In Li v. Yellow Cab Co., supra, 13 Cal.3d 804, the court stated that, "It has been persuasively argued . . . that a comprehensive system of comparative negligence should allow for the apportionment of damages in all cases involving misconduct which falls short of being intentional." ( Id. at pp. 825-826, italics added.) Similarly, in American Motorcycle Assn. v. Superior Court, supra, 20 Cal.3d 578, the court concluded that Li's rationale applied to the allocation of responsibility between negligent defendants and required modification of the common law equitable indemnity doctrine. However, the court concurred in the observation that "`[t]here is obvious lack of sense and justice in a rule which permits the entire burden of a loss, for which two defendants were . . . unintentionally responsible, to be shouldered onto one alone. . . .'" ( Id. at pp. 607-608, quoting Prosser, Torts (4th ed. 1971) § 50, p. 307, italics added.)

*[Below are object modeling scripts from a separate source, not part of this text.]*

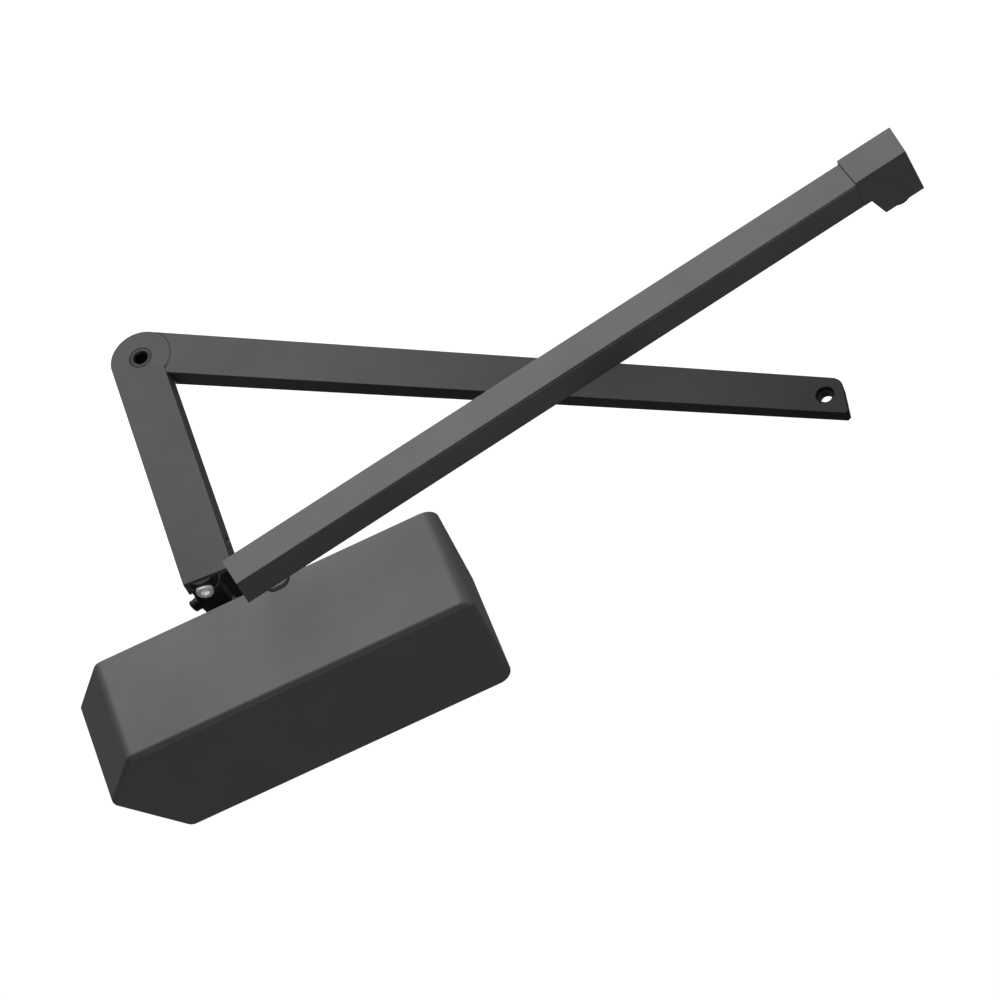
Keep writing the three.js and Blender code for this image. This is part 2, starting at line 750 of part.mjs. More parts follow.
function piston() {
  const body = barX(pistonRadius, pistonLeft, pistonRight, boreSides);
  const reach = pinionPitchRadius + toothHead + over;
  const chord = Math.sqrt(reach ** 2 - (pinionPitchRadius - rackDepth) ** 2);
  const travel = degrees(pistonTravelAngle) * pinionPitchRadius;
  const left = spindleX - travel - chord;
  const flatTop = pitchLine + toothHead;
  const flat = block(left, spindleX + chord, flatTop, boreRadius + over, -boreRadius, boreRadius);
  const half = (toothPitch + toothBacklash) / 4;
  const rootLevel = pitchLine - toothRoot - gap;
  const widening = (flatTop + over - pitchLine) * flankSlope;
  const narrowing = (pitchLine - rootLevel) * flankSlope;
  const notch = polygon([
    [-half - widening, flatTop + over],
    [-half + narrowing, rootLevel],
    [half - narrowing, rootLevel],
    [half + widening, flatTop + over],
  ]);
  const notches = [];
  const firstNotch = Math.ceil(-(travel + chord) / toothPitch);
  const lastNotch = Math.floor(chord / toothPitch);
  for (let i = firstNotch; i <= lastNotch; i += 1) {
    notches.push(slab(notch, -boreRadius, boreRadius).translate(spindleX + i * toothPitch, 0, 0));
  }
  const grooves = ringPlaces.map((x) =>
    ringX(pistonRadius - ringGroove, boreRadius + over, x - gap, x + sealWidth + gap));
  const valveHole = barX(checkValveRadius + gap, pistonLeft - over, pistonLeft + checkValveLength + over,
    screwSides);
  return cut(body, flat, ...notches, ...grooves, valveHole);
}

addPiece(closer, 'piston', piston(), brightSteel(), [0, -boreBack, 0]);
['piston_ring_left', 'piston_ring_right'].forEach((name, i) => {
  const x = ringPlaces[i];
  const pistonRing = ringX(pistonRadius - ringGroove + gap, pistonRadius, x, x + sealWidth);
  addPiece(closer, name, pistonRing, bronze(), [0, -boreBack, 0]);
});
const checkValve = socketBar(checkValveRadius, -checkValveLength, 0, checkValveSocket, checkValveLength / 3)
  .rotateY(-Math.PI / 2);
addPiece(closer, 'piston_check_valve', checkValve, zinc(), [pistonLeft, -boreBack, 0]);

// ---------------------------------------------------------------- regulating valves
['backcheck_valve', 'sweep_valve', 'latch_valve'].forEach((name, i) => {
  const wide = valveRadius + over;
  const groove = -valveGroovePlace;
  const body = cut(
    join(
      bar(valveRadius, valveProud + over - valveLength, 0, screwSides),
      bar(valveRadius, -merge, valveProud, screwSides, valveRadius - valveTaper),
    ),
    block(-wide, wide, -valveSlot / 2, valveSlot / 2, valveSlot / 2, valveProud + over),
    ring(valveRadius - valveGroove, wide, groove - valveGrooveWidth, groove, screwSides),
  );
  addPiece(closer, name, body, bronze(),
    [-castingEnd, -valveBack, (1 - i) * valveSpacing], [0, -Math.PI / 2, 0]);
});

// ---------------------------------------------------------------- main arm, along local +X from the spindle
// its outline is a wedge that ends in a round head about the elbow's axis
mainArmGroup.position.set(spindleX, -spindleBack, 0);
mainArmGroup.rotation.z = degrees(mainArmHeading);
closer.add(mainArmGroup);

function mainArmOutline() {
  const meet = Math.asin(armElbowRight / elbowRadius);
  const shape = new THREE.Shape();
  shape.moveTo(-armHubOverhang, -armHubRight);
  shape.lineTo(mainArmLength - elbowRadius * Math.cos(meet), -armElbowRight);
  shape.absarc(mainArmLength, 0, elbowRadius, meet - Math.PI, Math.PI / 2, false);
  shape.lineTo(-armHubOverhang, armHubLeft);
  shape.closePath();
  return shape;
}

const armBottom = armTop - armDepth;
const tongueTop = lapLevel - gap;

// how far a flank stands from the arm's axis, x along it
function flank(atHub, atElbow, x) {
  return atHub + ((atElbow - atHub) * (x + armHubOverhang)) / (mainArmLength + armHubOverhang);
}

// the straight part of the channel, between the open end and the elbow's head
function armChannel(inner, outer, end) {
  const start = -armHubOverhang - 2 * over;
  return polygon([
    [start, -flank(armHubRight, armElbowRight, start) + inner],
    [end, -flank(armHubRight, armElbowRight, end) + inner],
    [end, flank(armHubLeft, elbowRadius, end) - outer],
    [start, flank(armHubLeft, elbowRadius, start) - outer],
  ]);
}

// what the lean takes off the inner flank: a wedge from the flank's foot to its top
function armLeanCutter() {
  const end = mainArmLength - elbowRadius * Math.cos(Math.asin(armElbowRight / elbowRadius));
  const start = -armHubOverhang - over;
  const run = Math.hypot(end - start, flank(armHubRight, armElbowRight, start) - armElbowRight);
  const turn = Math.atan2(flank(armHubRight, armElbowRight, start) - armElbowRight, end - start);
  const section = polygon([
    [0, armBottom],
    [armLean * (1 + over / armDepth), armTop + over],
    [-over, armTop + over],
    [-over, armBottom],
  ]);
  return alongX(slab(section, 0, run)).rotateZ(turn)
    .translate(start, -flank(armHubRight, armElbowRight, start), 0);
}

const pinHole = () => bar(crossPinRadius + gap, -2 * armHubRight, 2 * armHubRight, screwSides)
  .rotateX(Math.PI / 2).translate(crossPinX, 0, crossPinLevel);

function mainArm() {
  const body = crownedSlab(mainArmOutline(), armBottom, armTop, armEdgeRadius, headSteps);
  const hollowEnd = mainArmLength - elbowRadius - armHeadWall;
  const hollow = slab(armChannel(armInnerFlange, armFlange, hollowEnd), armBottom - over, armTop - armPlate);
  const lap = bar(elbowRadius + lapClearance, armBottom - over, lapLevel, 2 * roundSides)
    .translate(mainArmLength, 0, 0);
  const boltHole = bar(elbowBoltRadius + gap, armBottom, armTop + over).translate(mainArmLength, 0, 0);
  const headSeat = bar(elbowHeadRadius + gap, armTop - elbowHeadHeight - 2 * gap, armTop + over)
    .translate(mainArmLength, 0, 0);
  return cut(body, hollow, lap, boltHole, headSeat, pinHole(), armLeanCutter());
}

addPiece(mainArmGroup, 'main_arm', mainArm(), blackPaint());

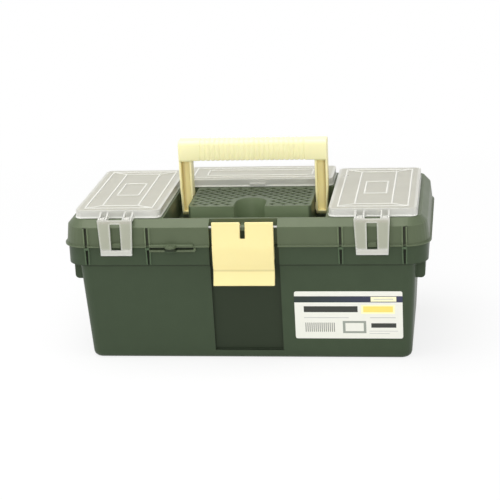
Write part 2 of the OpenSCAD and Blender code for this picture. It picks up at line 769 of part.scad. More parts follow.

By virtue of his intentional acts, Baird should be precluded from indemnification by his concurrent intentional tortfeasors. It is neither equitable nor just for the courts to become involved in allocating loss between intentional tortfeasors, and I would not have the courts become involved in creating causes of action for intentional tortfeasors based on their own wrongs. Creating a right of indemnification in favor of an intentional tortfeasor will simply add another unnecessary burden to an already overburdened judicial system.
Appellants' petition for review by the Supreme Court was denied March 24, 1994.